*** ENTRIES SUPPLIED

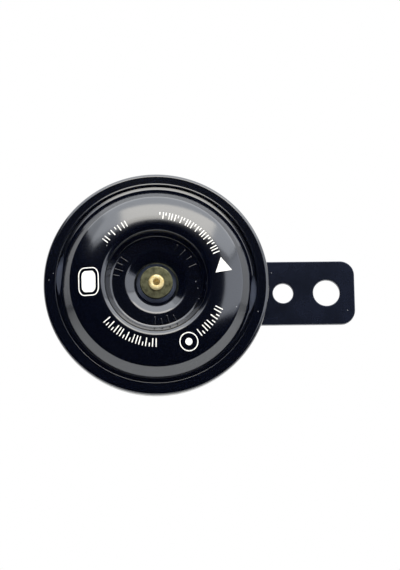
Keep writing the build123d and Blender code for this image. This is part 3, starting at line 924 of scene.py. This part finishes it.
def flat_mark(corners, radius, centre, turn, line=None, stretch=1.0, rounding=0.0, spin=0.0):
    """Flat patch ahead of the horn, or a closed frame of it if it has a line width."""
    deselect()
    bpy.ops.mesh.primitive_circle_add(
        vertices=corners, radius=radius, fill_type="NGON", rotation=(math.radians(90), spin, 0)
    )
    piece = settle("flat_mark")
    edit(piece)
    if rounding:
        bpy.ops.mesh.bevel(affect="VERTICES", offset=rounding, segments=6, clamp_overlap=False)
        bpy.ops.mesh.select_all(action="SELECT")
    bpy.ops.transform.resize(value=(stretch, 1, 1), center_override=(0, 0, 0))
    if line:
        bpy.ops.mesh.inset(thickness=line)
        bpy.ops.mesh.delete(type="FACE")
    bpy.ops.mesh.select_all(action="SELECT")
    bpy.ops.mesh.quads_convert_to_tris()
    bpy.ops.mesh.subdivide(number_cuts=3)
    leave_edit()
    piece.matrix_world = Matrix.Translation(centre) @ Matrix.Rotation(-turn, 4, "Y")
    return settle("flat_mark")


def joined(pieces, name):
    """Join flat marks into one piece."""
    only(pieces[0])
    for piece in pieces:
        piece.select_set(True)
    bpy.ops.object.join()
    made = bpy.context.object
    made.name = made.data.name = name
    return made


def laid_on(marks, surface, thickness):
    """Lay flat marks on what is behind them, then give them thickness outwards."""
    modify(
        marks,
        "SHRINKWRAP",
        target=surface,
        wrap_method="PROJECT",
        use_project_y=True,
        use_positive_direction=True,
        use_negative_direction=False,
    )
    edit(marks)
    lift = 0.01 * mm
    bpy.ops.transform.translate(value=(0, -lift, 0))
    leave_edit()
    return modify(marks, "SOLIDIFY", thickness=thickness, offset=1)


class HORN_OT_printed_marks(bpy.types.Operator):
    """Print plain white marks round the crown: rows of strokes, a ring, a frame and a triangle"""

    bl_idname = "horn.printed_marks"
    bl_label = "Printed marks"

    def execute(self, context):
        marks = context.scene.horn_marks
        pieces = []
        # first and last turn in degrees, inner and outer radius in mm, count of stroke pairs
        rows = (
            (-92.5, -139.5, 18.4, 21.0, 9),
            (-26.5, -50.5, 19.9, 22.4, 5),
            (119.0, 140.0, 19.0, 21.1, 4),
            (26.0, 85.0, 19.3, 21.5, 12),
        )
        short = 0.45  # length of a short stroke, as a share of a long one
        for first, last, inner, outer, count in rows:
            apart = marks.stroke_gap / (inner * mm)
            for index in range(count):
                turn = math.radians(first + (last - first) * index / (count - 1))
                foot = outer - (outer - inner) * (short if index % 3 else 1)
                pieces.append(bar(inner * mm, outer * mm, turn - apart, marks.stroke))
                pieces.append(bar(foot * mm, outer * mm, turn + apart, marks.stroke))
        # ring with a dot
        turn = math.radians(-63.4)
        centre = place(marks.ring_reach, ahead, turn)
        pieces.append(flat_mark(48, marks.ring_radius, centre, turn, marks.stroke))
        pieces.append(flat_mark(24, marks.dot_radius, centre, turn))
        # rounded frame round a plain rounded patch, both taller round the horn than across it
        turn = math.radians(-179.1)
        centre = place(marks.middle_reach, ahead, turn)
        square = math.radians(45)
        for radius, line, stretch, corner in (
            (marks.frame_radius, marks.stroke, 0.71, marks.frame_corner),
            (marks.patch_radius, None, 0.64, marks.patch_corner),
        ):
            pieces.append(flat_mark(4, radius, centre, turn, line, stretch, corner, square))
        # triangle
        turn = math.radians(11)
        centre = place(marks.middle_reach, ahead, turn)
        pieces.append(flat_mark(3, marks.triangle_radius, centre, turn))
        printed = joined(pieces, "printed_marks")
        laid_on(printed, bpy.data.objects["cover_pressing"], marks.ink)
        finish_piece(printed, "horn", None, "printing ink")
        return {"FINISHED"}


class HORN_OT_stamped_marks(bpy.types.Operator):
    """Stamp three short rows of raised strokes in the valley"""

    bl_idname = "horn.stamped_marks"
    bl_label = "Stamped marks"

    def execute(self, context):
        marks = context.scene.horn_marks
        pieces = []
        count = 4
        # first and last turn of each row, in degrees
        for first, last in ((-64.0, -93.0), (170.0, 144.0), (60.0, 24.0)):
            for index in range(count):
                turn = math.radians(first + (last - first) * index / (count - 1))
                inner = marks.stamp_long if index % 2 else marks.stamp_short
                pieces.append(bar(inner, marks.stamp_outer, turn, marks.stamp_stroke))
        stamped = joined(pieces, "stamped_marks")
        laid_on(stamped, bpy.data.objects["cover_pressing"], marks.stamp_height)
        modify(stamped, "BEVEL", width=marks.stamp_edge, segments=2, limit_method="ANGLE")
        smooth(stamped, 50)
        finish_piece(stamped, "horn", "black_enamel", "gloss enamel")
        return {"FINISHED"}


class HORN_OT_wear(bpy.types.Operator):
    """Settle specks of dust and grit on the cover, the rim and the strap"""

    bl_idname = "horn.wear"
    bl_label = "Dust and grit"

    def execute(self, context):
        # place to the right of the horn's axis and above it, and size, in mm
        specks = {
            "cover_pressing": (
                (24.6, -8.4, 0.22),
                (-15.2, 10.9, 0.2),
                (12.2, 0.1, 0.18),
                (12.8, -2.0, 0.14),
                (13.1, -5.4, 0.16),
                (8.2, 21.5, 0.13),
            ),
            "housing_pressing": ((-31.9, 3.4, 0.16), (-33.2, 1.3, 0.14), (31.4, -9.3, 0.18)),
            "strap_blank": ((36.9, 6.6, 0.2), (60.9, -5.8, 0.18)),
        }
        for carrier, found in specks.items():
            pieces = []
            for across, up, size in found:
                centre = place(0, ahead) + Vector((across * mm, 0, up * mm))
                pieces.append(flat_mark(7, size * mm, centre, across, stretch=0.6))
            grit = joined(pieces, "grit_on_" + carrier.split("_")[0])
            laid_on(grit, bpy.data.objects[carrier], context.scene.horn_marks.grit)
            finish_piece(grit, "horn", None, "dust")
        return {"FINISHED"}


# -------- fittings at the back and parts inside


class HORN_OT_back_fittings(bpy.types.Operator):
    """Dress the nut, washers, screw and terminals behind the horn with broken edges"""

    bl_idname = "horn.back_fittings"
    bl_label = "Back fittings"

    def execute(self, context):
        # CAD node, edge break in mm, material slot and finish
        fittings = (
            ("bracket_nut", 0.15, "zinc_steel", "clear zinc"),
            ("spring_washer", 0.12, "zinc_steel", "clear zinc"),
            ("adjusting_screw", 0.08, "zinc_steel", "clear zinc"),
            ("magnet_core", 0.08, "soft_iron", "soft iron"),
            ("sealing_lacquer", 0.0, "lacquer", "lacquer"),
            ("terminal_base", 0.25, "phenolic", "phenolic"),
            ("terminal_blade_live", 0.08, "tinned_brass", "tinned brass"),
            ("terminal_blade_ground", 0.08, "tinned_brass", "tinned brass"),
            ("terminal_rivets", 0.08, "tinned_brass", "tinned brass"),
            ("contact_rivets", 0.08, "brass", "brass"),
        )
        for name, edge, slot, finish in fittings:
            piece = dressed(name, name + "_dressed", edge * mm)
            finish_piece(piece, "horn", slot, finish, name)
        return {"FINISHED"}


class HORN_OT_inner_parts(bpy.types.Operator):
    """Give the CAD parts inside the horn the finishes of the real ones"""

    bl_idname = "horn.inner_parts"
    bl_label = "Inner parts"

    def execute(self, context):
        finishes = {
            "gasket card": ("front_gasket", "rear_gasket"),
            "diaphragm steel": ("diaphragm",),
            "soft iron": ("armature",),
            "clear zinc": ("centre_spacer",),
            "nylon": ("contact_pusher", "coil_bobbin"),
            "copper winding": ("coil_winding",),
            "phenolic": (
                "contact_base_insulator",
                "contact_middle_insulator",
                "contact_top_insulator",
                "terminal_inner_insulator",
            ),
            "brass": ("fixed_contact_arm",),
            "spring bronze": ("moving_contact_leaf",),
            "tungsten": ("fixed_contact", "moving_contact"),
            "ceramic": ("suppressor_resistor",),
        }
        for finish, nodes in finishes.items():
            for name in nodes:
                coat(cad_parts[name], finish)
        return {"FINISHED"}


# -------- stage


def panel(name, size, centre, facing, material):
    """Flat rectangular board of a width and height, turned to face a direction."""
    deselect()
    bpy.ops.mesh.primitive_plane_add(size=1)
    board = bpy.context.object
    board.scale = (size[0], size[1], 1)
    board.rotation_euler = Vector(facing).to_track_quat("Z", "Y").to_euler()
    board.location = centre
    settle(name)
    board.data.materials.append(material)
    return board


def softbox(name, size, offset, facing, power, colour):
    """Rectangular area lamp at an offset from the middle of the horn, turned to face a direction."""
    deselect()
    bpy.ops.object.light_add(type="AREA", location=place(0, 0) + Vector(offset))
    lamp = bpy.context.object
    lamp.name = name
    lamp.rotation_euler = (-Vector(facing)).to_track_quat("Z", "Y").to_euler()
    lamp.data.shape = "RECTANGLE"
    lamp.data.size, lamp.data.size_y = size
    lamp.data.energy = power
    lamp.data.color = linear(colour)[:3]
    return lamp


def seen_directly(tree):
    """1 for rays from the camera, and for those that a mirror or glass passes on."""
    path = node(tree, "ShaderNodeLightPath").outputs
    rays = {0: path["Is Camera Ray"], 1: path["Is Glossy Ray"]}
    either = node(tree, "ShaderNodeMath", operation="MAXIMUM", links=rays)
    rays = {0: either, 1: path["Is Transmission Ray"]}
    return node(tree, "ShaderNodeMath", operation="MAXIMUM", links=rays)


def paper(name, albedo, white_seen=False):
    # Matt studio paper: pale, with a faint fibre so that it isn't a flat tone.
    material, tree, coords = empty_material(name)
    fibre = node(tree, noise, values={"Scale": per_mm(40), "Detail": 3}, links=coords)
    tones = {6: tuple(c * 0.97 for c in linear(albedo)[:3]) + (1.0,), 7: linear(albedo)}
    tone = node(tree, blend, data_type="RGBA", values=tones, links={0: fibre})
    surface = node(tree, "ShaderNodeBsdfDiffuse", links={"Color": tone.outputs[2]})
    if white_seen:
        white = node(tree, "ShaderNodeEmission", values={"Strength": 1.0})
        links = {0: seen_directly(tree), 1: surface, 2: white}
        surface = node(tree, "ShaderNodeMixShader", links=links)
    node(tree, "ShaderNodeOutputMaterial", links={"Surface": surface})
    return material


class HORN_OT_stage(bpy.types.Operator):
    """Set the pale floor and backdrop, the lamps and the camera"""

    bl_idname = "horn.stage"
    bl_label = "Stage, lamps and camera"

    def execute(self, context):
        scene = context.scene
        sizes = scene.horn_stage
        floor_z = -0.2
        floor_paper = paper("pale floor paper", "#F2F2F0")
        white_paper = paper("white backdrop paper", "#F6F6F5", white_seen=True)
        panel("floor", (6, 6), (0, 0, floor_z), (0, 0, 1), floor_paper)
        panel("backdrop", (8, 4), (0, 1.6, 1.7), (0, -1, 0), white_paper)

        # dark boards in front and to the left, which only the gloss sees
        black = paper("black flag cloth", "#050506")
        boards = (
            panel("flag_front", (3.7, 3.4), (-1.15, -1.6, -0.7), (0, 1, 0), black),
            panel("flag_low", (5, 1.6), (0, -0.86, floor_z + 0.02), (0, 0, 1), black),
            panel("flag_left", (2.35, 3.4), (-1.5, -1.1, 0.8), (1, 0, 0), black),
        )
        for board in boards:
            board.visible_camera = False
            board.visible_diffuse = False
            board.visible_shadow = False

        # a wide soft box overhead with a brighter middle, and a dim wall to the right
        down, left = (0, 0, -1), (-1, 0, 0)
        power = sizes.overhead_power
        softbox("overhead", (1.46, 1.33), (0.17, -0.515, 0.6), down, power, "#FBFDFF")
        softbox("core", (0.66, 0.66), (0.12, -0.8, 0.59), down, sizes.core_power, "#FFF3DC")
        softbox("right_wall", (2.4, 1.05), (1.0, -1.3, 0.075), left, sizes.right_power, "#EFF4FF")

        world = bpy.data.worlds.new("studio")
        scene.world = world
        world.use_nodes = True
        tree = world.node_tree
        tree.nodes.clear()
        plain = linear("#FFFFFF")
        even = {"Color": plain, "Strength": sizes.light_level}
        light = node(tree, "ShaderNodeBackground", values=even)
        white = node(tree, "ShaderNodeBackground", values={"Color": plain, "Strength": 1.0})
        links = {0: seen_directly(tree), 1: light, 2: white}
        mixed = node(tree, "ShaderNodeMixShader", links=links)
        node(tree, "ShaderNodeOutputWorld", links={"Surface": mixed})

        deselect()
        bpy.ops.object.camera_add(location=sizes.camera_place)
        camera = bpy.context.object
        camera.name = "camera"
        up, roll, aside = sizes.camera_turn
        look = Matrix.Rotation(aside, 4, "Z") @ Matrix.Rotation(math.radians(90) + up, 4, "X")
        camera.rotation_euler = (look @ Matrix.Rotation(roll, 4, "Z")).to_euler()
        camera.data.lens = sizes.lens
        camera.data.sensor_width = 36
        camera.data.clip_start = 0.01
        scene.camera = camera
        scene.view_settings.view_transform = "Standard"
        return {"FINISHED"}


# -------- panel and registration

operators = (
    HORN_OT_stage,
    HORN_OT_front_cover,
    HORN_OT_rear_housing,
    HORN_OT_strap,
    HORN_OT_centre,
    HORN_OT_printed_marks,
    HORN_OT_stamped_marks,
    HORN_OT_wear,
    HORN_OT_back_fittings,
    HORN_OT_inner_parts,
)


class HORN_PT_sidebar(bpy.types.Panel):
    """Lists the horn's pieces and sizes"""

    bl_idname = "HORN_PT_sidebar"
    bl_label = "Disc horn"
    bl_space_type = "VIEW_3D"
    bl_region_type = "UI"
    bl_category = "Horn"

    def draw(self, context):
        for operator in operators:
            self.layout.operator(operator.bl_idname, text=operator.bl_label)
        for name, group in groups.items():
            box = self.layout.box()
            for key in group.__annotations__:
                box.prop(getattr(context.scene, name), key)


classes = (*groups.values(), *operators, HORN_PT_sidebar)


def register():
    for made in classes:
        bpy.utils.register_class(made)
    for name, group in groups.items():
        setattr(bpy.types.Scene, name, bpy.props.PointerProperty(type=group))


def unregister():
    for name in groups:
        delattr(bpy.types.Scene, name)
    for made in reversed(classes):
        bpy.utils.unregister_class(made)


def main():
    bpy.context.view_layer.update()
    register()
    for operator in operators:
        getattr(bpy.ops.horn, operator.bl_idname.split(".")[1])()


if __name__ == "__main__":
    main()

******
*** ENTRIES SUPPLIED

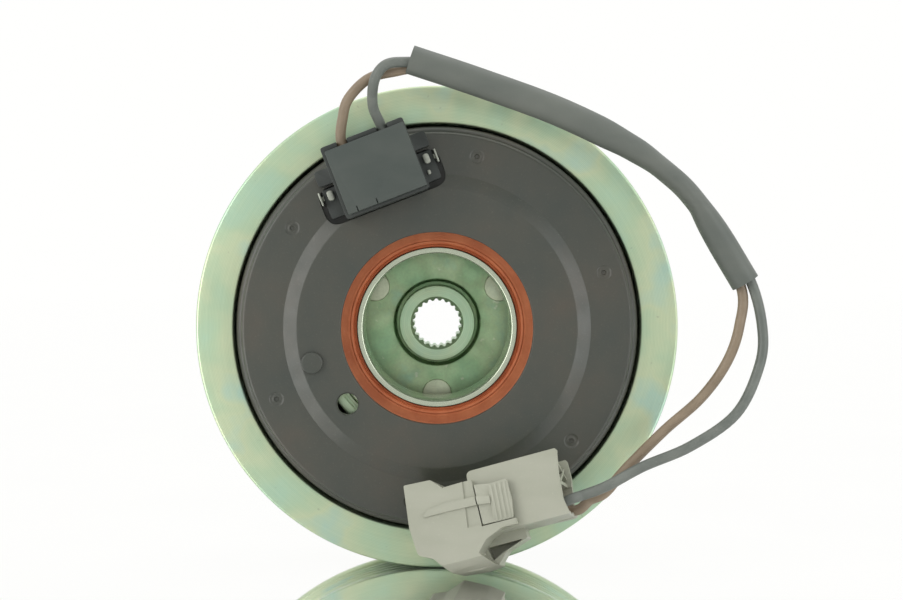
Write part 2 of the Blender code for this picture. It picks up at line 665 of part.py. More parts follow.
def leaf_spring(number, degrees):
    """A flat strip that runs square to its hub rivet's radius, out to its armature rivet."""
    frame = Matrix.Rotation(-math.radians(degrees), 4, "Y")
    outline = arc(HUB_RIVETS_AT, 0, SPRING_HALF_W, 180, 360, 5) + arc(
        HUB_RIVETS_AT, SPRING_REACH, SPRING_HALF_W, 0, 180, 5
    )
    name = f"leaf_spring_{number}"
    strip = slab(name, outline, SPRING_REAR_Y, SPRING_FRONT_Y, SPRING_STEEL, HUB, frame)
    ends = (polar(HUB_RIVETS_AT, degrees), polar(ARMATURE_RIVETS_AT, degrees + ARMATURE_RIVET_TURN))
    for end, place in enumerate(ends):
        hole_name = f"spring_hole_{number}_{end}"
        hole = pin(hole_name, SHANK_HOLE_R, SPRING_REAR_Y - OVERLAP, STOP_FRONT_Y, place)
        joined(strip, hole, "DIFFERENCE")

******

» **AIM OF THE TASK**
Of the entries listed above, reproduce only the lines starting at the line containing "Keep writing the" and ending at the line containing "return made". Include both, exactly as they stand.

» **FINISHED ANSWER**
Keep writing the build123d and Blender code for this image. This is part 3, starting at line 924 of scene.py. This part finishes it.
def flat_mark(corners, radius, centre, turn, line=None, stretch=1.0, rounding=0.0, spin=0.0):
    """Flat patch ahead of the horn, or a closed frame of it if it has a line width."""
    deselect()
    bpy.ops.mesh.primitive_circle_add(
        vertices=corners, radius=radius, fill_type="NGON", rotation=(math.radians(90), spin, 0)
    )
    piece = settle("flat_mark")
    edit(piece)
    if rounding:
        bpy.ops.mesh.bevel(affect="VERTICES", offset=rounding, segments=6, clamp_overlap=False)
        bpy.ops.mesh.select_all(action="SELECT")
    bpy.ops.transform.resize(value=(stretch, 1, 1), center_override=(0, 0, 0))
    if line:
        bpy.ops.mesh.inset(thickness=line)
        bpy.ops.mesh.delete(type="FACE")
    bpy.ops.mesh.select_all(action="SELECT")
    bpy.ops.mesh.quads_convert_to_tris()
    bpy.ops.mesh.subdivide(number_cuts=3)
    leave_edit()
    piece.matrix_world = Matrix.Translation(centre) @ Matrix.Rotation(-turn, 4, "Y")
    return settle("flat_mark")


def joined(pieces, name):
    """Join flat marks into one piece."""
    only(pieces[0])
    for piece in pieces:
        piece.select_set(True)
    bpy.ops.object.join()
    made = bpy.context.object
    made.name = made.data.name = name
    return made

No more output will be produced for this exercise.